- April 19, 2016
- Posted by: Josiah Hincks Solicitors
- Category: Employment Law Updates
How are the number of hours worked by ‘on call’ employees to be calculated in the context of the National Minimum Wage? A tribunal tackled that thorny issue in the case of a school security guard who was required to live on the premises and to respond to alarm calls day and night.
Although the man’s contract stated that his normal working week would be 39 hours, he argued that he was in practice on call 24 hours a day, including at weekends. He was bound to live in a bungalow in the school grounds and had been issued with a mobile phone that was linked to the school’s alarm system, to which he was required to respond at all times.
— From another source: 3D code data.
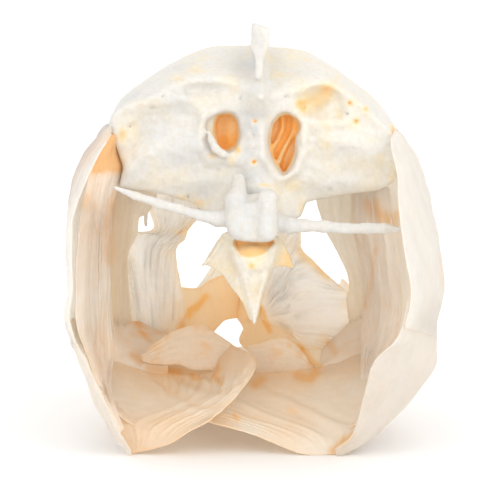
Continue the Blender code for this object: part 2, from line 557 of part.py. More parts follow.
def build_gill_fans():
    # branchiostegal rays with the dried skin between them
    rows = (((231, 346, -9), (200, 374, -13), (163, 376, -16), (130, 378, -18)),
            ((256, 360, -26), (214, 390, -30), (165, 399, -30), (126, 388, -28)),
            ((243, 389, -38), (212, 407, -40), (166, 420, -40), (135, 408, -38.5)),
            ((210, 420, -47), (190, 431.5, -47), (168, 445, -45), (134.5, 455, -42.5)))
    plate("gill_rays_left", strip(*[rear_path(*r) for r in rows]), 8, 9, BONE, AMBER)
    rows = (((238, 380, -15), (276, 377, -15), (318, 376, -15), (346, 368, -16)),
            ((232, 395, -26), (276, 401, -28), (320, 402, -29), (366, 384, -28)),
            ((220, 412, -35), (270, 423, -37), (320, 430, -38), (356, 410, -38)),
            ((206, 422, -42), (255, 437, -43), (297, 455, -43), (329, 456.5, -43)))
    plate("gill_rays_right", strip(*[rear_path(*r) for r in rows]), 8, 9, BONE, AMBER)


def clear_scene():
    for ob in list(bpy.data.objects):
        bpy.data.objects.remove(ob, do_unlink=True)


def main():
    clear_scene()
    build_neurocranium()
    build_vertebrae()
    build_pharyngeal_process()
    for side in (-1, 1):
        build_side(side)
        build_orbital_ring(side)
        build_jaws(side)
    build_pterygoids()
    build_hyoid()
    build_kinethmoid()
    build_gill_fans()


main()
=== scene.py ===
import math

import bpy
import numpy as np
from mathutils import Matrix, Vector


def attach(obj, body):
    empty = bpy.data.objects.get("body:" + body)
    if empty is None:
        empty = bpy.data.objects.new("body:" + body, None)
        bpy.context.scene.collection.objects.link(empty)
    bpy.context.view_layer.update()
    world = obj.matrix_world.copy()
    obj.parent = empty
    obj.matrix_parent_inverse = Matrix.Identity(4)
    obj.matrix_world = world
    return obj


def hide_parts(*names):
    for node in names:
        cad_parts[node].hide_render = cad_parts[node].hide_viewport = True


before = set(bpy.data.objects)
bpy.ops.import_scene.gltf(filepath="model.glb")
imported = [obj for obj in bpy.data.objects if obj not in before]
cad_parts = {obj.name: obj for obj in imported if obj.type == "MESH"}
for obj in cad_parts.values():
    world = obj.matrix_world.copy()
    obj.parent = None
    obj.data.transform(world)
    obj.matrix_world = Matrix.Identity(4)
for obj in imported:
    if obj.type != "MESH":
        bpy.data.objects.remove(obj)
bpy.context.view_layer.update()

# Skull of a common carp, life size.  Lengths are millimetres in a drawing frame
# whose rear elevation has a unit of UNIT mm; ORIGIN and MM bring it to the row frame.
MM = 0.001
ORIGIN = np.array((-1.230, 0.264, 0.0))
UNIT, VIEW_D = 0.2535, 720.0
VIEW_A, VIEW_E = math.radians(1.0), math.radians(8.0)
VIEW_T = np.array((0.0, -40.0, 52.5))
BEND = -6.0
LAYER = 1.35

CA, SA, CE, SE = math.cos(VIEW_A), math.sin(VIEW_A), math.cos(VIEW_E), math.sin(VIEW_E)
BACK = np.array((SA * CE, -CA * CE, SE))
RIGHT = np.array((CA, SA, 0.0))
UP = np.array((-SA * SE, CA * SE, CE))
EYE = VIEW_T + VIEW_D * BACK


# ---- small maths -------------------------------------------------------------
def curve1(xs, ys):
    """Smooth monotone function through a few stations."""
    xs, ys = np.array(xs, float), np.array(ys, float)
    h = np.diff(xs)
    d = np.diff(ys) / h
    m = np.concatenate(([d[0]], np.zeros(len(xs) - 2), [d[-1]]))
    for i in range(1, len(xs) - 1):
        if d[i - 1] * d[i] > 0:
            w1, w2 = 2 * h[i] + h[i - 1], h[i] + 2 * h[i - 1]
            m[i] = (w1 + w2) / (w1 / d[i - 1] + w2 / d[i])

    def f(x):
        x = np.asarray(x, float)
        i = np.clip(np.searchsorted(xs, x, side="right") - 1, 0, len(xs) - 2)
        t = (x - xs[i]) / h[i]
        y = ((1 + 2 * t) * (1 - t) ** 2 * ys[i] + t * (1 - t) ** 2 * h[i] * m[i]
             + t * t * (3 - 2 * t) * ys[i + 1] + t * t * (t - 1) * h[i] * m[i + 1])
        y = np.where(x < xs[0], ys[0] + m[0] * (x - xs[0]), y)
        return np.where(x > xs[-1], ys[-1] + m[-1] * (x - xs[-1]), y)
    return f


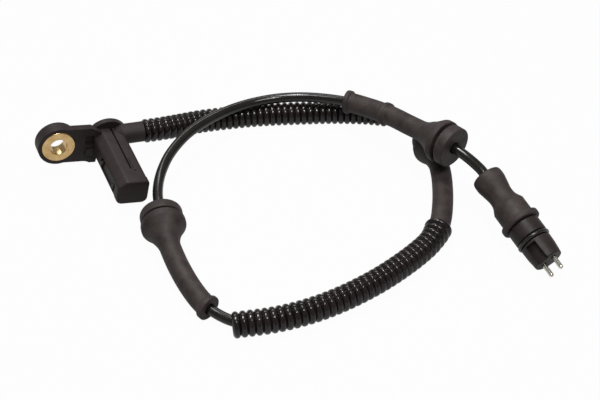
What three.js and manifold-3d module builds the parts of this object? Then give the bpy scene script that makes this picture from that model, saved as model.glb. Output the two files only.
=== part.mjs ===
// Wheel speed sensor with its moulded head, bush, corrugated conduits, cable grommets and round two pin plug.
// Millimetres, +Z up. The harness lies loose on the plane z = 0, as it comes to rest on a bench.
import * as THREE from 'three';
import { mergeVertices } from 'three/addons/utils/BufferGeometryUtils.js';
import Module from 'manifold-3d';

const wasm = await Module();
wasm.setup();

// Running clearance between pieces that seat on each other
const gap = 0.3;

// Cable
const cableRadius = 2.4;
const cableSides = 8;
const cableSteps = 74;
// Bare lengths of cable between the pieces that it carries
const bareOne = 32;
const bareTwo = 12;
const bareThree = 143.8;
const coreRadius = 0.75;
const coreSpacing = 2.2;

// Sensor head: mounting ear and bush
const bushHoleRadius = 4;
const bushRadius = 8;
const bushProud = 0.25;
const bossRadius = 9.8;
const bossThickness = 6.2;
const webThickness = 3.6;
const webHalf = 9.3;
const webFootDepth = 1;
const earPitch = 24.2;
const headRoll = THREE.MathUtils.degToRad(12.5);

// Sensor head: flange disc, tower and neck
const flangeRadius = 10.4;
const flangeThickness = 2.9;
const flangeShift = 0.9;
const towerLength = 41.8;
const towerLeft = 7.4;
const towerRight = 7.3;
const towerTop = 6.7;
const towerBottom = 5.5;
const ridgeWidth = 4.1;
const ridgeHeight = 3.1;
const towerTopRound = 2.3;
const towerFootRound = 2.8;
const capThickness = 4.2;
const capProud = 0.15;
const capChamfer = 1.1;
const capStepDepth = 0.4;
const capStepHeight = 0.6;
const neckRadius = 4.9;
const neckLength = 17.2;
const neckDepth = 4.9;
const neckLift = 3.55;
const neckRootRadius = 3.2;
const neckRootStart = 3.4;
const neckRootEnd = 6.4;
const neckTurn = THREE.MathUtils.degToRad(5.1);
const spigotLength = 6.75;
const cableGrip = 8;
const slotWidth = 1.1;
const slotDepth = 0.6;
const slotPlace = 1.2;
const slotEndMargin = 6.2;
const topRibWidth = 0.8;
const topRibHeight = 0.35;
const topRibLength = 9;
const topRibPlace = 2.9;
const panelDepth = 0.8;
const panelFront = -40.6;
const panelBack = -19;
const panelBottom = -3.3;
const panelTop = 2.9;
const panelRound = 2.6;
const pipRadius = 1;
const pipInset = 1.9;

// Sensing insert inside the head
const cavityRadius = 4.9;
const cavityLift = 0.4;
const cavityBack = 2.6;
const poleRadius = 2;
const poleTip = 1;
const poleHeadRadius = 3.6;
const poleHeadThickness = 1.5;
const bobbinWall = 0.7;
const bobbinFlange = 1;
const bobbinLength = 12.5;
const windingRadius = 4.2;
const magnetRadius = 3.6;
const magnetLength = 7.5;
const terminalWidth = 1.2;
const terminalThickness = 0.6;
const terminalBackDepth = 8;
const insertSides = 14;

// Corrugated conduit
const conduitRadius = 5.7;
const conduitRootRadius = 4.6;
const conduitBore = 4.25;
const conduitPitch = 3.1;
const conduitSides = 10;
const conduitOneLength = 124;
const conduitTwoLength = 113;
const conduitTwoStraight = 10;
const conduitFlare = 0.7;
const flareLength = 9;
const slitWidth = 1.4;
const slitAngle = THREE.MathUtils.degToRad(-35);

// Rubber grommets, sizes measured along the cable from the disc's open face
const grommetDiscRadius = 9.7;
const grommetDiscThickness = 4.6;
const grommetGrooveRadius = 8.3;
const grommetGrooveWidth = 1.4;
const grommetRimRadius = 10.2;
const grommetRimWidth = 2.8;
const grommetConeLength = 12.5;
const grommetTubeRadius = 4.8;
const grommetEndRadius = 5.7;
const grommetEndWidth = 2.2;
const grommetInsert = 7;
const grommetLength = 60.5;
const longGrommetLength = 69;
const midRingFromEnd = 22;
const midRingWidth = 2.2;
const midRingHeight = 0.8;
const insertRadius = conduitBore + conduitFlare - 2 * gap;
const insertEndRadius = conduitBore - 1.5 * gap;
const grommetSides = 14;

// Round plug, sizes measured along its axis from the cable end of the boot
const bootBulbRadius = 7.3;
const bootBulbCentre = 5.3;
const bootNeckRadius = 5.85;
const bootNeckAt = 12.5;
const bootShoulderRadius = 7.7;
const bootShoulderAt = 19.2;
const bootRingRadius = 9.3;
const bootRingWidth = 2.8;
const bootLength = 29.8;
const bootWall = 1.8;
const collarRadius = 7.65;
const collarLength = 7.2;
const sealRadius = 0.95;
const sealOuterRadius = 8;
const sealSides = 8;
const bootGrip = 10.5;
const bootFunnel = 0.8;
const bootFunnelDepth = 4;
const keyShoulder = 1.2;
const noseRadius = 7.3;
const noseTipRadius = 6.6;
const noseLength = 10.3;
const spigotDepth = 7.2;
const keyWidth = 5.4;
const keyDepth = 1.5;
const keyAngle = THREE.MathUtils.degToRad(38);
const pinRadius = 1.05;
const pinSpacing = 5.7;
const pinReach = 6.5;
const crimpRadius = 1.6;
const crimpLength = 6;
const plugSides = 20;

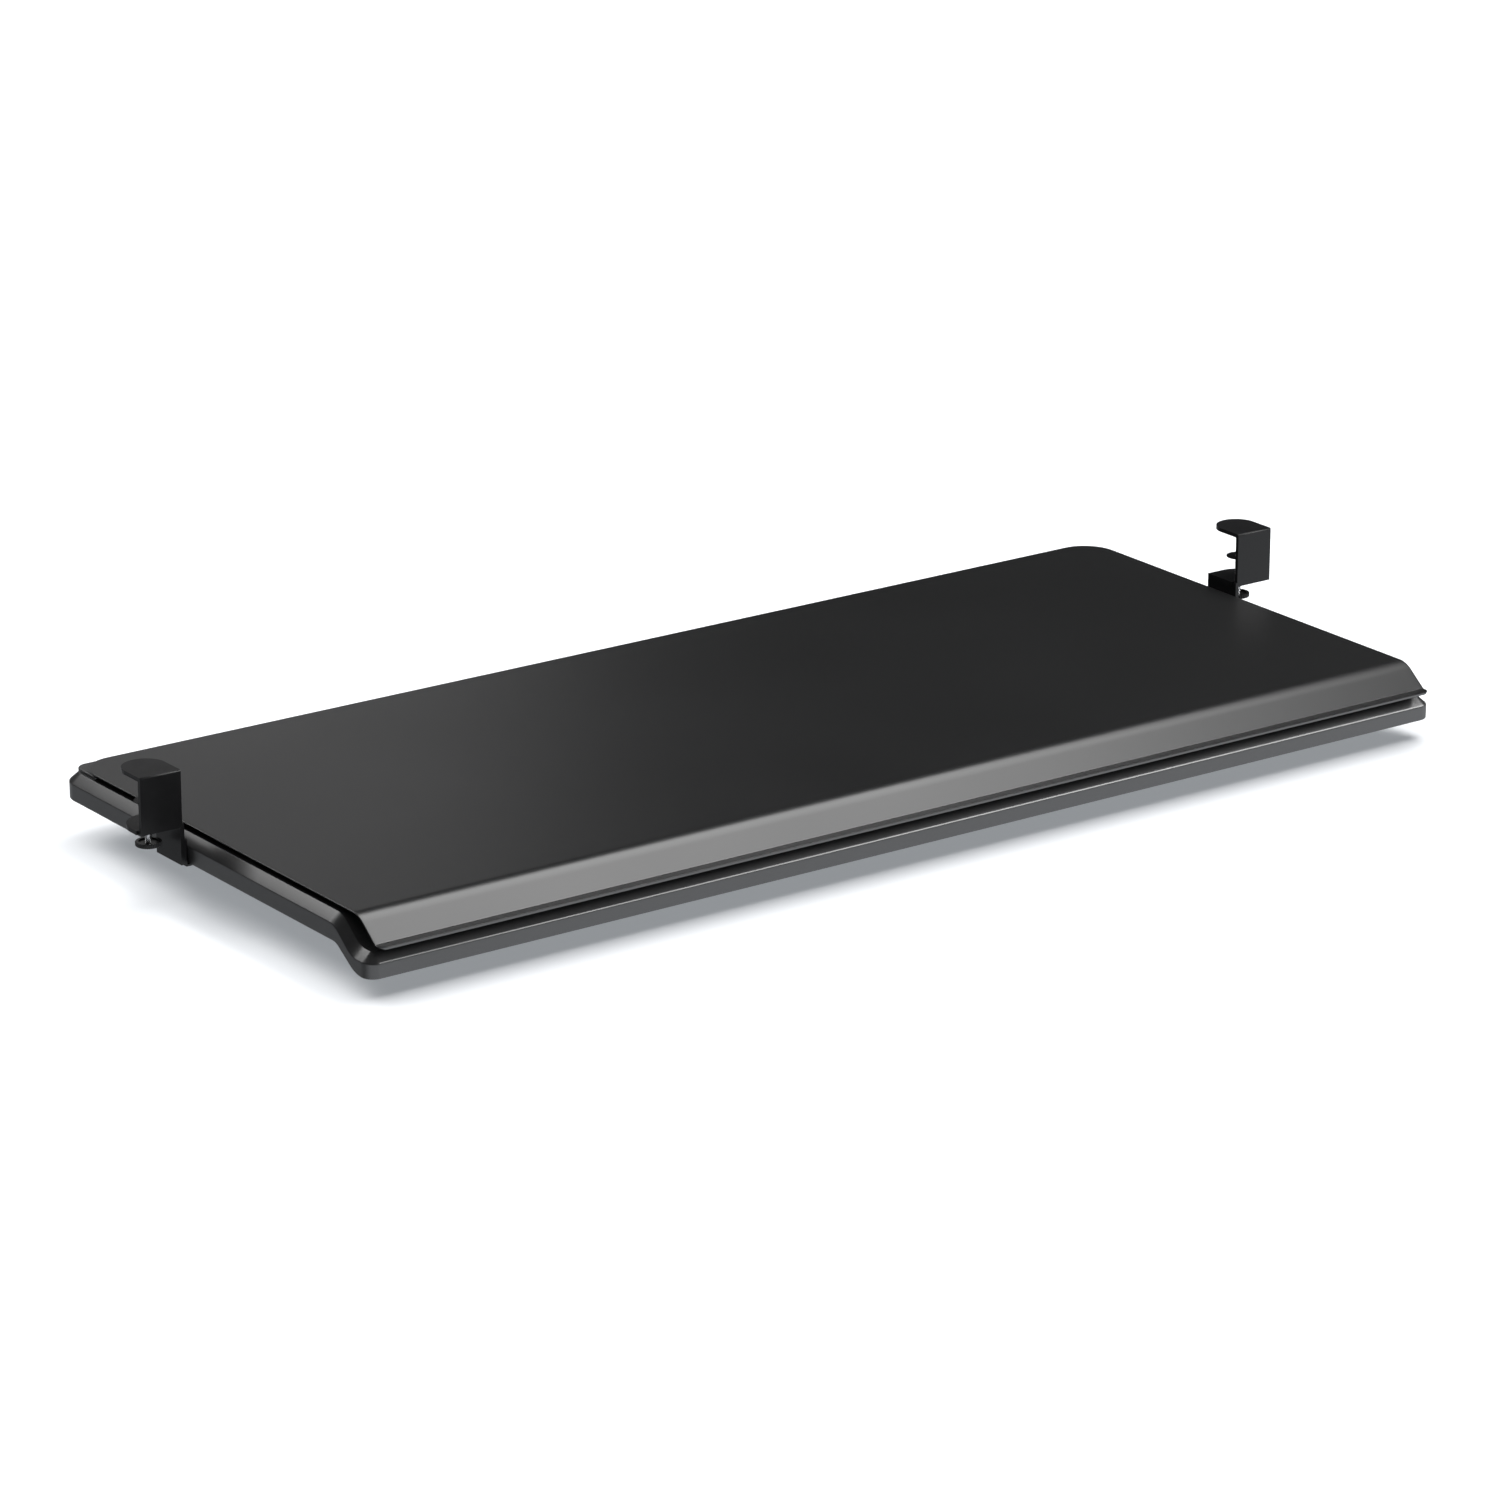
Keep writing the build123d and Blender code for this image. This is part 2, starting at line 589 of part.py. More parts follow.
# ---- slide arm, runner and glides (right side) ----
def glide_bounds():
    """The space a glide fills inside the track: inner x, low z, high z."""
    inner_x = TRACK_WEB_X + TRACK_SHEET + SLIDE_GAP
    low_z = TRACK_BOTTOM_Z + TRACK_SHEET + SLIDE_GAP
    high_z = TRACK_TOP_Z - TRACK_SHEET - SLIDE_GAP
    return inner_x, low_z, high_z


def make_slide_arm():
    """A Z-shaped steel arm: down the clamp's flange, under the drawer's wall, up to the runner."""
    floor_top = ARM_BOTTOM_Z + ARM_FLOOR_SHEET
    outer = box(FLANGE_INNER_X - ARM_SHEET, FLANGE_INNER_X, -STEEL, TONGUE_BACK_Y,
                ARM_BOTTOM_Z, ARM_TOP_OUTER_Z)
    floor = box(ARM_INNER_X, FLANGE_INNER_X, -STEEL, TONGUE_BACK_Y, ARM_BOTTOM_Z, floor_top)
    inner = box(ARM_INNER_X, ARM_INNER_X + ARM_SHEET, -STEEL, TONGUE_BACK_Y,
                ARM_BOTTOM_Z, ARM_TOP_INNER_Z)
    arm = outer + floor + inner
    bends = []
    for edge in arm.edges().filter_by(Axis.Y):
        if edge.center().Z < ARM_BOTTOM_Z + 0.01:
            bends.append(edge)
    arm = fillet(bends, ARM_BEND_R)
    for y in RIVET_Y:
        arm = arm - pin_x(FLANGE_INNER_X - ARM_SHEET - OVERCUT, FLANGE_INNER_X + OVERCUT, y,
                          RIVET_Z, RIVET_R)
    for y in RUNNER_SCREW_Y:
        arm = arm - pin_x(ARM_INNER_X - OVERCUT, ARM_INNER_X + ARM_SHEET + OVERCUT, y,
                          track_middle_z(), ARM_HOLE_R)
    return arm


def make_arm_rivets():
    rivets = []
    for y in RIVET_Y:
        rivets.append(pin_x(FLANGE_INNER_X - ARM_SHEET, FLANGE_INNER_X + STEEL, y, RIVET_Z,
                            RIVET_R - FIT_GAP))
    return rivets + [mirrored(r) for r in rivets]


def make_runner():
    inner_x, low_z, high_z = glide_bounds()
    bar = box(inner_x + GLIDE_WALL, ARM_INNER_X, RUNNER_FRONT_Y + GLIDE_END,
              RUNNER_BACK_Y - GLIDE_END, low_z + GLIDE_WALL, high_z - GLIDE_WALL)
    for y in RUNNER_SCREW_Y:
        bar = bar - pin_x(ARM_INNER_X - RUNNER_HOLE_LENGTH, ARM_INNER_X + OVERCUT, y,
                          track_middle_z(), RUNNER_SCREW_R + PILOT_GAP)
    return bar


def make_runner_screws():
    screws = []
    face_x = ARM_INNER_X + ARM_SHEET
    for y in RUNNER_SCREW_Y:
        z = track_middle_z()
        shank = pin_x(ARM_INNER_X - RUNNER_SCREW_LENGTH, face_x + FIT_GAP, y, z,
                      RUNNER_SCREW_R)
        head = pin_x(face_x, face_x + RUNNER_HEAD_HEIGHT, y, z, RUNNER_HEAD_R)
        head = fillet(head.edges().filter_by(GeomType.CIRCLE).sort_by(Axis.X)[-1],
                      SCREW_HEAD_ROUND)
        slot_x = face_x + RUNNER_HEAD_HEIGHT
        floor_x = slot_x - RUNNER_SLOT_DEPTH
        length = RUNNER_SLOT_LENGTH / 2
        width = RUNNER_SLOT_WIDTH / 2
        slot = box(floor_x, slot_x, y - length, y + length, z - width, z + width)
        slot = slot + box(floor_x, slot_x, y - width, y + width, z - length, z + length)
        screws.append(shank + head - slot)
    return screws + [mirrored(s) for s in screws]


def make_glides():
    """Nylon caps over both ends of the runner bar."""
    inner_x, low_z, high_z = glide_bounds()
    bar = make_runner()
    glides = []
    for start, end in ((RUNNER_FRONT_Y, RUNNER_FRONT_Y + GLIDE_LENGTH),
                       (RUNNER_BACK_Y - GLIDE_LENGTH, RUNNER_BACK_Y)):
        cap = box(inner_x, ARM_INNER_X, start, end, low_z, high_z)
        glides.append(cap - bar)
    return glides


save("base_tray", make_base_tray())
save("top_panel", make_top_panel())
save("panel_screws", *make_panel_screws())
save_pair("track", make_track())
save("track_screws", *make_track_screws())
save_pair("bumpers", *make_bumpers())
save_pair("bracket", make_bracket())
save_pair("clamp_nut", make_clamp_nut())
save_pair("clamp_screw", make_clamp_screw())
save_pair("knob", make_knob())
save_pair("pad", make_pad())
save_pair("slide_arm", make_slide_arm())
save("arm_rivets", *make_arm_rivets())
save_pair("runner", make_runner())
save("runner_screws", *make_runner_screws())
save_pair("glides", *make_glides())
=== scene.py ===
import json
import math

import bmesh
import bpy
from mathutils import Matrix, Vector


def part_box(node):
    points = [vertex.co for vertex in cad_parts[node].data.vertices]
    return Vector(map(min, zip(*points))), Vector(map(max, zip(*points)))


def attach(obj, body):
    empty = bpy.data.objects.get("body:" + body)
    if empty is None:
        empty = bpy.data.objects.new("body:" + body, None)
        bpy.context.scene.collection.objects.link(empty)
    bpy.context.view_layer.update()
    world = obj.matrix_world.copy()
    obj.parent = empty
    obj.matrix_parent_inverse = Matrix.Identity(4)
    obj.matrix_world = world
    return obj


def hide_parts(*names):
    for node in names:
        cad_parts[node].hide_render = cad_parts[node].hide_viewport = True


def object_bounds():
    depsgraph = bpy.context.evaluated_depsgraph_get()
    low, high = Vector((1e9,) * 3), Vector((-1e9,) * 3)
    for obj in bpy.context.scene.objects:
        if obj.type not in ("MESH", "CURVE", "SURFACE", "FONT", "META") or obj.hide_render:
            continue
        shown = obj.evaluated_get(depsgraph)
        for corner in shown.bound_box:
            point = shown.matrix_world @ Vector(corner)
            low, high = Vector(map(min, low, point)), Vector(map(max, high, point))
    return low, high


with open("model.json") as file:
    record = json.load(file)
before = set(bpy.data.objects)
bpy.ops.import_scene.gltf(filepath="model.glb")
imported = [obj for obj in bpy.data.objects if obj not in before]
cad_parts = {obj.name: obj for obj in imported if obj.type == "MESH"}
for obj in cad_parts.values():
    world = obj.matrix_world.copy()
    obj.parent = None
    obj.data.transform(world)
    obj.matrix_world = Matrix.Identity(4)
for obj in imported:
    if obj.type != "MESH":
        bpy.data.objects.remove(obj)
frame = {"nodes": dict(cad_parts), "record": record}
CAD_LOW, CAD_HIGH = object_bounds()

MM = 0.001

# ---- driving values, in millimetres and degrees, read from the frame where it says them ----
TRAY_LOW, TRAY_HIGH = [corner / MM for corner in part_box("base_tray")]
PANEL_LOW, PANEL_HIGH = [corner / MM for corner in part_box("top_panel")]
SCREW_LOW, SCREW_HIGH = [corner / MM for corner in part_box("right_clamp_screw")]
TRACK_TOP_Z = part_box("right_track")[1].z / MM
PAD_BOTTOM_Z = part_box("right_pad")[0].z / MM

SHELL_WALL = 2.5
DECK_TOP_Z = TRACK_TOP_Z + SHELL_WALL
CHAMFER_RUN = 6.0
CHAMFER_DROP = 5.3
REAR_CORNER_R = 17.0
FRONT_CORNER_R = 8.0
NOSE_START_Y = -153.7
NOSE_DROP = 14.0
NOSE_CONVEX_R = 15.5
NOSE_CONCAVE_R = 17.0
NOSE_SLOPE = 38.0
SKIRT_START_Y = -157.1
SKIRT_BOTTOM_Z = -55.3
SKIRT_DROP = 12.9
SKIRT_CONVEX_R = 12.0
SKIRT_CONCAVE_R = 20.0
SKIRT_SLOPE = 33.0
SIDE_STATIONS = [-100, -50, 0, 50, 100]

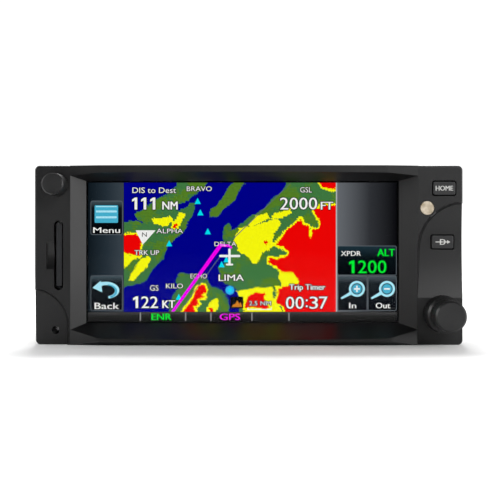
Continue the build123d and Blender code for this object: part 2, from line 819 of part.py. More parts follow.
with BuildPart() as chassis_tub:
    with BuildSketch(facing(0)) as channel:
        with Locations((0, (case_low + inner_high) / 2)):
            Rectangle(2 * case_half, inner_high - case_low)
        fillet(channel.vertices().group_by(Axis.Z)[0], sheet * 1.5)
        with Locations((0, (inner_low + inner_high + 1) / 2)):
            Rectangle(2 * inner_half, inner_high + 1 - inner_low, mode=Mode.SUBTRACT)
    extrude(amount=-case_depth)
    # slot in the floor that the rack lock's dog swings through
    with BuildSketch(Plane.XY.offset(case_low - 1)):
        with Locations(
            (
                (lock_slot_left + lock_slot_right) / 2,
                at_y(lock_slot_front) + lock_slot_length / 2,
            )
        ):
            Rectangle(lock_slot_right - lock_slot_left, lock_slot_length)
    extrude(amount=sheet + 2, mode=Mode.SUBTRACT)
    # cooling slots in both sides
    with BuildSketch(Plane.YZ.offset(-bezel_width)):
        with Locations((at_y(-0.62 * case_depth), 0.36 * bezel_height)):
            with GridLocations(vent_pitch, 1.0, 11, 1):
                SlotOverall(vent_length, vent_width, rotation=90)
    extrude(amount=2 * bezel_width, mode=Mode.SUBTRACT)
    for side in (-1, 1):
        sink = turned_screw(side, case_screw_head, case_screw_radius + 0.13, 2 * sheet)
        for ahead, z in side_screws:
            with Locations((0, -ahead, z)):
                add(sink, mode=Mode.SUBTRACT)
pieces["chassis_tub"] = chassis_tub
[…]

After he lodged a complaint, an Employment Tribunal (ET) found that he had suffered unauthorised deductions from his wages and the school’s governors were ordered to pay him more than £80,000 in compensation. That was on the basis that, when all of his working hours were computed, he had been paid less than the hourly rate required by the National Minimum Wage Regulations 1999.
In upholding the governors’ challenge to that decision, however, the Employment Appeal Tribunal (EAT) found that the ET had failed to take into account a number of material factors. Amongst other things, the school would never have disciplined the man for being away from the premises outside his shift periods.
When not on shift, he was permitted to absent himself from the school so long as he was sufficiently nearby to deal with any emergencies which might arise. The school was under no statutory duty to have someone on the premises at all times and emergencies in fact arose quite rarely. In those circumstances, the matter was sent back to the same ET for reconsideration in the light of the EAT’s ruling.